Setelah singgah dan berkenalan dengan nenek, kami pun menuju pantai yang hanya berjarak sekitar 50 meter dari rumah. Kami melewati sebuah kebun milik warga yang penuh ditanami dengan pohon pisang sebelum akhirnya sampai dibibir pantai. Pada saat melewati kebun pisang, Boris bermain-main dengan pelepah pisang kering yang masih tergantung di pohon dan bergelantungan seperti tarzan. Begitu bahagia kelihatannya, tak disangka permainan yang dilakukan oleh Boris diikuti oleh mbak Intan.

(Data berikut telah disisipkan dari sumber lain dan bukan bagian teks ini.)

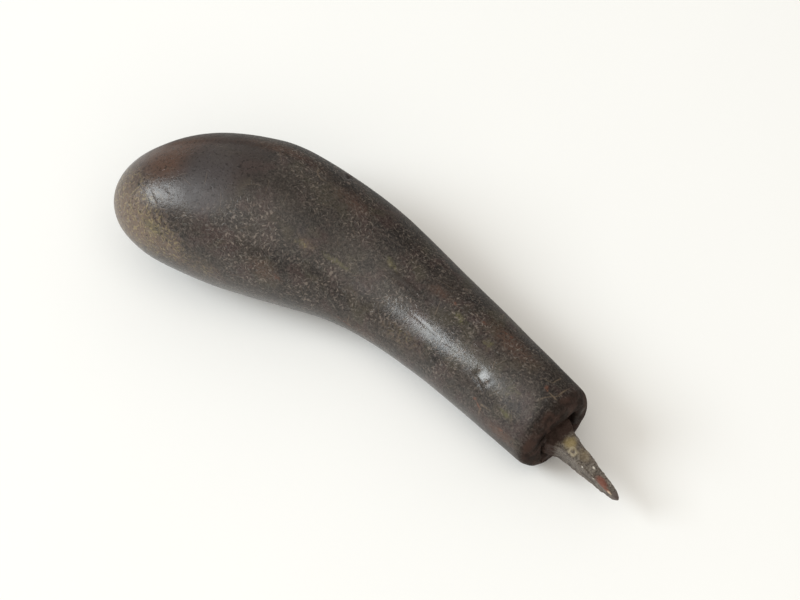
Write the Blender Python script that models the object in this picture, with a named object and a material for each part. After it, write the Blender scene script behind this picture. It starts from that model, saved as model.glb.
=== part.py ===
"""A palm-held awl: a bent wooden handle, bulb to neck, with a square iron spike in its end.

Metres, +Z up. The awl lies on its side on the plane z = 0, its length along X, the bulb
towards -X and the spike towards +X. The origin is on that plane, under the middle of the
whole awl. Left and right are those of someone looking out along the handle to the spike.
"""

import math

import bpy
import numpy as np

# Sizes of the iron: the spike outside, its wide foot in the mouth, the tang behind it
SPIKE_LENGTH = 0.0165
SPIKE_WIDTH = 0.0044
SPIKE_TIP_WIDTH = 0.0016
TIP_ROUNDING = 0.0022
FOOT_WIDTH = 0.0072
FOOT_HEIGHT = 0.0046
FOOT_DEPTH = 0.0035
FLARE_INSIDE = 0.0010
FLARE_LENGTH = 0.0030
TANG_LENGTH = 0.0150
TANG_END_WIDTH = 0.0030
EDGE_EASING = 0.0003

# Room between the iron and the wood
GAP_LEFT = 0.0014
GAP_RIGHT = 0.0004
GAP_ABOVE = 0.0019
GAP_BELOW = 0.0008
GAP_BEHIND = 0.0010

# How the iron sits in the end of the neck, from the neck's own middle
IRON_TO_RIGHT = 0.0005
FOOT_TO_RIGHT = 0.0002
IRON_DROP = 0.0005
IRON_TURN = 4.7
IRON_DIP = 3.0

# Sizes of the handle
HANDLE_LENGTH = 0.1043
BULB_WIDTH = 0.0320
BULB_REACH = 0.0302
NECK_WALL = 0.0045
END_ROUNDING = 0.0026
MOUTH_ROUNDING = 0.0009
REST_FLAT_DEPTH = 0.0003

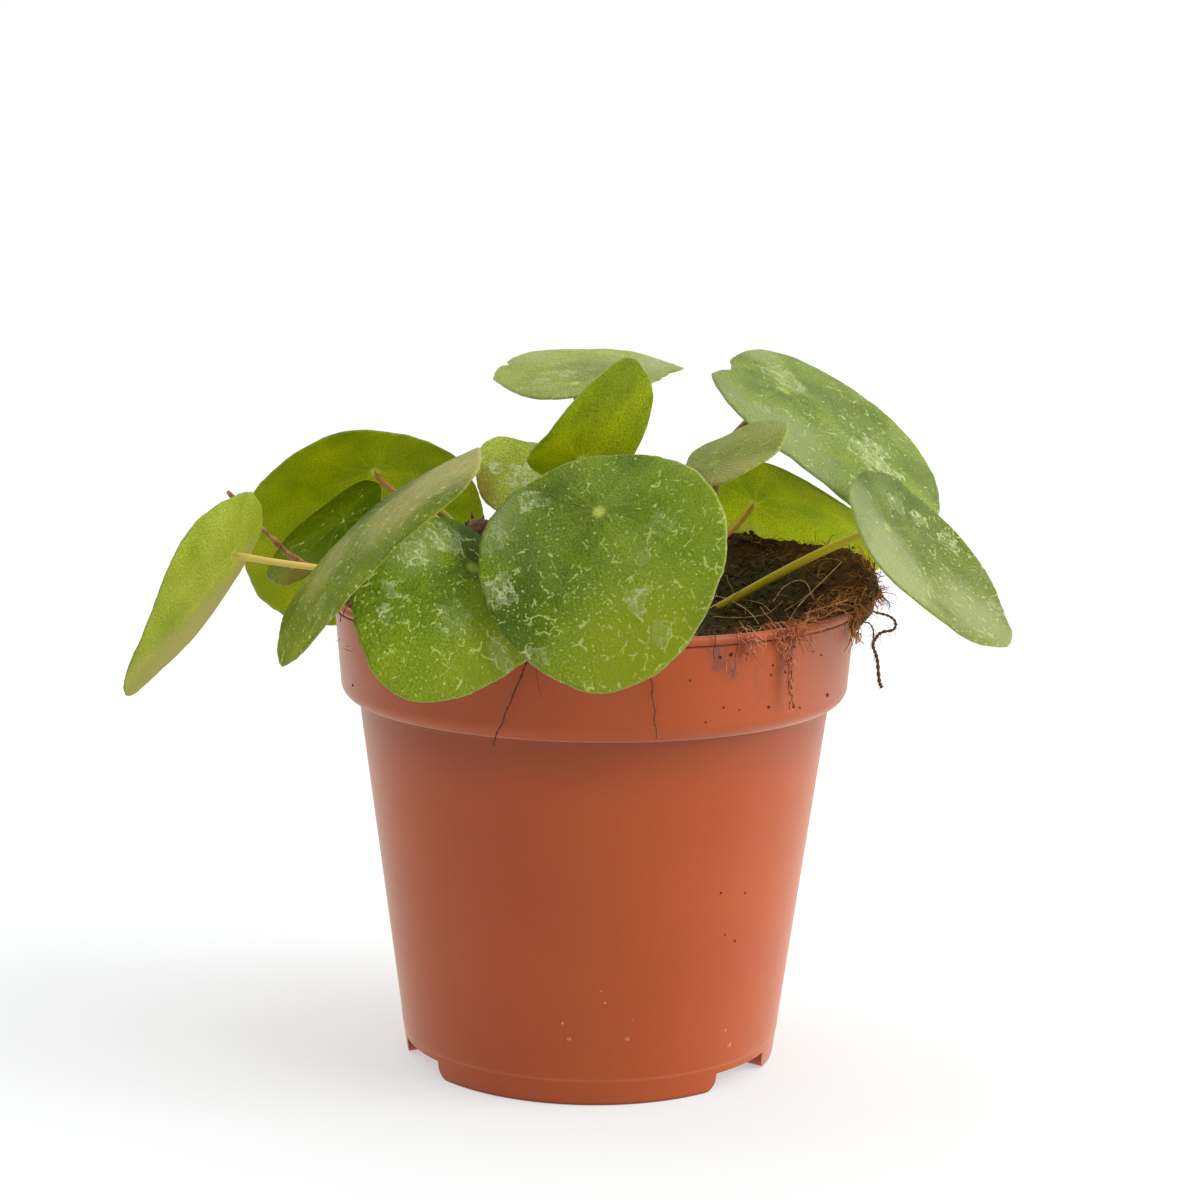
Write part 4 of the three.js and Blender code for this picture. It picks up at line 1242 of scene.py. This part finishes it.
# Roots that hang off the clump: points along each, and its radius
HANGING_ROOTS = {
    "root_dark": ((
        (57, -1, 103.6), (61.8, -2, 104.9), (64.8, -2.2, 104.3), (67.4, -2, 103.6),
        (69, -1.8, 102.5), (68.9, -2, 100.6), (66.3, -2.2, 99.9), (64.8, -2, 98.5),
        (64.1, -2, 96.6), (64.9, -2, 94.5), (65.4, -2, 92.1), (65.8, -2, 88.6), (66.5, -2, 86.8),
    ), 0.33),
    "root_hook": ((
        (57, -5, 103.4), (60.6, -6, 102.8), (62.6, -6, 102.6), (63.6, -6, 101), (63.7, -6, 99.1),
        (63.7, -6, 97.7),
    ), 0.17),
    "root_thin": ((
        (62, -4, 110.4), (64.7, -4, 109.9), (65.6, -4, 108.6), (67.1, -4, 107.2), (67.6, -4, 106),
    ), 0.1),
}
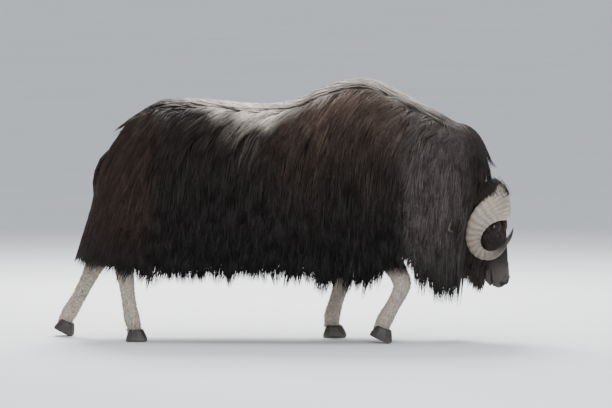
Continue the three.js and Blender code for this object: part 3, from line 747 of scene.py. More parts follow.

Dia meniru apa yang dilakukan oleh Boris, bergelantungan pada pelepah daun pisang kering yang masih tergantung di pohonnya. Bagi mbak Intan ini adalah hal yang jarang dapat dilakukannya di rumah bahkan ketika ia masih kecil sekalipun. Sedangkan bagiku ini sudah sering kulakukan. Dan beberapa hal yang terjadi di sini hampir sudah pernah semua aku lakukan ketika aku masih kecil dahulu.



Pantai berbatu kembali yang kami temui kali ini, bedanya batu di sini berukuran lebih besar. Bahkan sangat besar. Inilah yang membuat seolah lelah yang kami rasakan selama perjalanan telah menguap dengan cepat, sesuatu yang berbeda selalu dihadirkan pada setiap tempat yang kami datangi. Dan pada kali ini, kami bermain di pantai tidak hanya dengan Boris Kango dan Tante Lisa Keli, tapi juga Brito Kaju dan Man Lalu. Tak lupa kami selalu mengabadikan setiap moment perjalanan kami.